What to produce - Output exactly the lines that run from the line containing "diode_lead_count, diode_lead_pitch, diode_place)" through the line containing "if empty is", with both ends included.

Data provided -

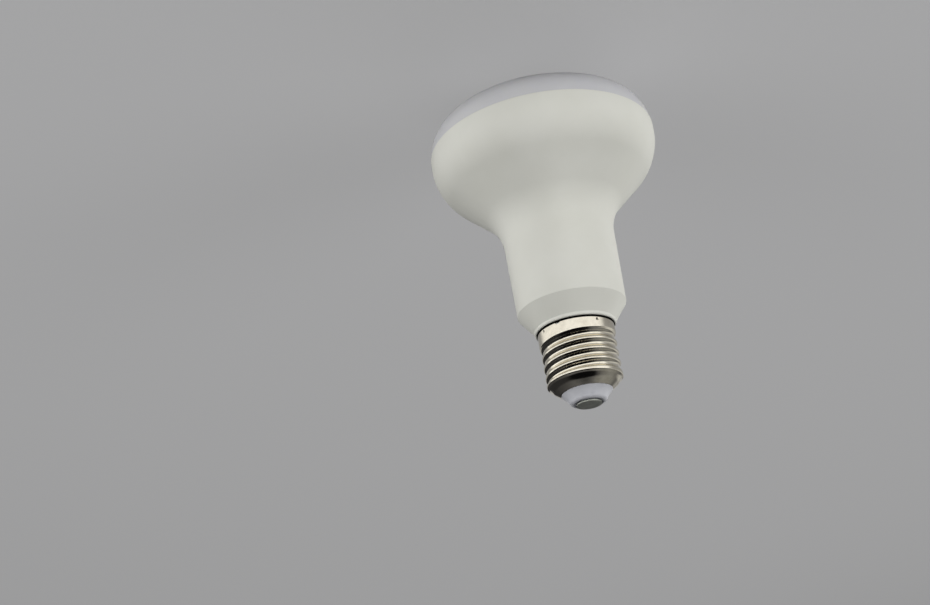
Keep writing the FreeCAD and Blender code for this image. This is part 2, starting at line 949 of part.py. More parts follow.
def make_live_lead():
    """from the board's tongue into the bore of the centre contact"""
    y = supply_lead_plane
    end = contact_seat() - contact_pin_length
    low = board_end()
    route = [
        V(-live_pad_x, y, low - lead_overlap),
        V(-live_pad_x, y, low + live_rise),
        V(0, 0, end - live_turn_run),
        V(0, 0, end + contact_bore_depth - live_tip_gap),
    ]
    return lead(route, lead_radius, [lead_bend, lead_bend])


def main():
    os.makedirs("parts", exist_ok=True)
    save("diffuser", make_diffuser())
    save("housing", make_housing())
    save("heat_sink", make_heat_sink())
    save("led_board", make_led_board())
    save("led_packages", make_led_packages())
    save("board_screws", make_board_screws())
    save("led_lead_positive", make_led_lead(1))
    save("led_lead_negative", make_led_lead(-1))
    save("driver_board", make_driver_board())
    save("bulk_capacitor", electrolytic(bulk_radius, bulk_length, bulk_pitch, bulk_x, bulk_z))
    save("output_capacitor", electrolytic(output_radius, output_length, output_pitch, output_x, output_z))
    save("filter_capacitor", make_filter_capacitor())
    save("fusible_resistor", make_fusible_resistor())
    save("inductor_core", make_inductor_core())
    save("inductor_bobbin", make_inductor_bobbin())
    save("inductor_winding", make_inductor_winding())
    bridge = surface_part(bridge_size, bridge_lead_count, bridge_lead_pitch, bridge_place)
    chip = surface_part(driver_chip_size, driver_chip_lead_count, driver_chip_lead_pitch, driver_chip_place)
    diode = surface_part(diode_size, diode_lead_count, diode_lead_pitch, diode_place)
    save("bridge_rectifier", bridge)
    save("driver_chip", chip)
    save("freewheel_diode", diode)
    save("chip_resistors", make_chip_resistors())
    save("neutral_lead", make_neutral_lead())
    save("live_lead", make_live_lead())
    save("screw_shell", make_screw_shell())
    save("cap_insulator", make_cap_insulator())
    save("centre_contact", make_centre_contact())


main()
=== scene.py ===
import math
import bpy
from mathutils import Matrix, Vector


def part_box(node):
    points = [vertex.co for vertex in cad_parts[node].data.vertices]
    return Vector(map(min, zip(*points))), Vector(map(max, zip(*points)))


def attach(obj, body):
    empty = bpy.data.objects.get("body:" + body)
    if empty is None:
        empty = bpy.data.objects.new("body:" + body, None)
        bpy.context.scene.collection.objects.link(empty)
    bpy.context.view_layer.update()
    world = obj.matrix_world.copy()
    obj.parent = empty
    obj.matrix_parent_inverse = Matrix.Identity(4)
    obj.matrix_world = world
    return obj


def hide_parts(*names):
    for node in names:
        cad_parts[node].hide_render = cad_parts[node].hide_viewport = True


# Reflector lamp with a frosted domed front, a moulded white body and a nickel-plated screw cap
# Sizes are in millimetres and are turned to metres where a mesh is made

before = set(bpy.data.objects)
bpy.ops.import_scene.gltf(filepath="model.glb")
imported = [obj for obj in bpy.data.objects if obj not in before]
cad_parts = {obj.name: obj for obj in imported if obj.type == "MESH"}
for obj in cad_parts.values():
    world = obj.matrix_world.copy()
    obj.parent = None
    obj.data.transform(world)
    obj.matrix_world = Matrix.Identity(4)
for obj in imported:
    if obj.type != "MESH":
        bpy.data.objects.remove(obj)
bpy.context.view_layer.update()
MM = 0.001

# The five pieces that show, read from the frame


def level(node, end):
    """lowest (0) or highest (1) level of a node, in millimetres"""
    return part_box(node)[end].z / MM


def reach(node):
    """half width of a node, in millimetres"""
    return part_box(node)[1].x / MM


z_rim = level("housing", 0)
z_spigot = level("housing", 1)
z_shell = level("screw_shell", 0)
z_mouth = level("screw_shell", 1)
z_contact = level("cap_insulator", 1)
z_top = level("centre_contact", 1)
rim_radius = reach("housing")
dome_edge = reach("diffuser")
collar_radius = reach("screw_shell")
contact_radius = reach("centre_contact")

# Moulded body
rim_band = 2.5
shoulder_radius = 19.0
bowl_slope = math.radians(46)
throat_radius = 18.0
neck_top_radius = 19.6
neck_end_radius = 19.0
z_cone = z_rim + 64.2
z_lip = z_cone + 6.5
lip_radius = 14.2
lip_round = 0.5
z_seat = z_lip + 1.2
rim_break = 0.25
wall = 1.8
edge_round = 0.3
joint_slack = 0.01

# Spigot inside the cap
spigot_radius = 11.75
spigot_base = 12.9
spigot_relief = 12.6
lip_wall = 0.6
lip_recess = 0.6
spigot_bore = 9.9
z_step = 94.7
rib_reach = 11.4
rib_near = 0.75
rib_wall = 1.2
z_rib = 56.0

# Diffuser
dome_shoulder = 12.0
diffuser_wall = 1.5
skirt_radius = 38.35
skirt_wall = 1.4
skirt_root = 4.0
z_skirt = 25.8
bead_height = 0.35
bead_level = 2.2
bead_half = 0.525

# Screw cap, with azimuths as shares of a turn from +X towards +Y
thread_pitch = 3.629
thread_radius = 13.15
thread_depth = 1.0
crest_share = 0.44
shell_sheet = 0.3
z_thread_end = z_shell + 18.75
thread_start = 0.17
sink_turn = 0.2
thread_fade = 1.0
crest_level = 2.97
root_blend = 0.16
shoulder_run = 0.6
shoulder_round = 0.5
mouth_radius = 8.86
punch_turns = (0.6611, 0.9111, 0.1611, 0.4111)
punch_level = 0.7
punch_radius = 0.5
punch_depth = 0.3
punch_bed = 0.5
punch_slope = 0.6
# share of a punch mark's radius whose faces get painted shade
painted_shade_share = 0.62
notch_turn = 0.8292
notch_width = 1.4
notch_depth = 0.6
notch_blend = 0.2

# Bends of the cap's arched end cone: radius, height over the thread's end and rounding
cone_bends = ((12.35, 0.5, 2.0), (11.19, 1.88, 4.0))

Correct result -
    diode = surface_part(diode_size, diode_lead_count, diode_lead_pitch, diode_place)
    save("bridge_rectifier", bridge)
    save("driver_chip", chip)
    save("freewheel_diode", diode)
    save("chip_resistors", make_chip_resistors())
    save("neutral_lead", make_neutral_lead())
    save("live_lead", make_live_lead())
    save("screw_shell", make_screw_shell())
    save("cap_insulator", make_cap_insulator())
    save("centre_contact", make_centre_contact())


main()
=== scene.py ===
import math
import bpy
from mathutils import Matrix, Vector


def part_box(node):
    points = [vertex.co for vertex in cad_parts[node].data.vertices]
    return Vector(map(min, zip(*points))), Vector(map(max, zip(*points)))


def attach(obj, body):
    empty = bpy.data.objects.get("body:" + body)
    if empty is None:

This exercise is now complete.